Philadelphia Federation of Teachers President Jerry Jordan said Kenney “showed his earnest commitment to his campaign promises of ensuring that all of our children have access to quality education,” and now it’s time for the residents to step up.

“The mayor today emphasized the urgency for education funding and concrete revenue streams to move an agenda of Pre–K and Community Schools forward. On behalf of the PFT, I express our utmost support for the mayor’s proposed modest soda tax, anticipated to generate $400 million over five years,” he said. “Within this significant revenue source, the mayor has committed to investing $256 million towards pre–K and $39 million towards community schools.

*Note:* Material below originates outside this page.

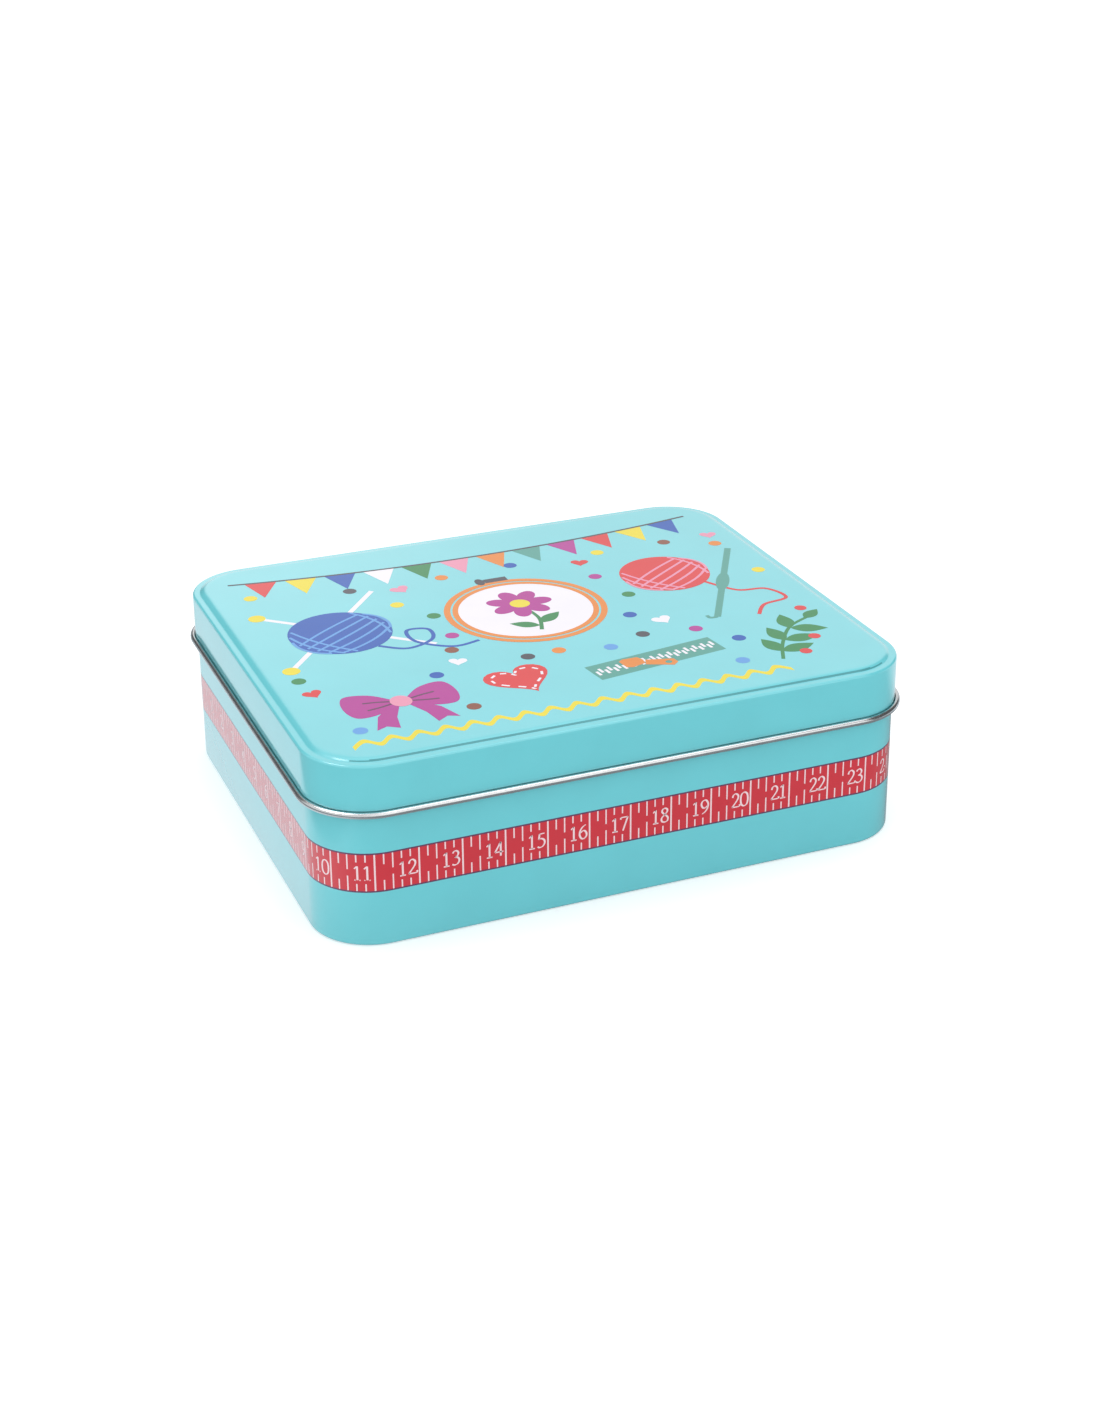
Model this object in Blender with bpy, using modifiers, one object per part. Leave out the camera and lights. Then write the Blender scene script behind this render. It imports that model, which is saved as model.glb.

“With these revenues directed towards clearly tangible and pedagogically sound educational strategies, it is incumbent upon the citizens of Philadelphia to support the mayor’s proposals,” Jordan added.

Some members of Philadelphia’s faith–based community are on board with Kenney’s proposal.

“I support the mayor’s programs and the tax he’s raising to fund them,” said the Rev. James Hall, senior pastor of Triumph Baptist Church. “It’s just that simple. We need these programs in our communities.”

The Rev. Kevin Johnson, director of the Philadelphia Opportunities Industrialization Center and pastor of Dare to Imagine Church, said he, too, was in favor of Kenney’s plan, specifically the education–related items.

“Given the 26-percent poverty rate in Philadelphia and the need to give our children an educational head start, the $400 million investment of the sugar tax has the potential to educate children and create apprenticeship workforce programs in communities that need them the most,” he said.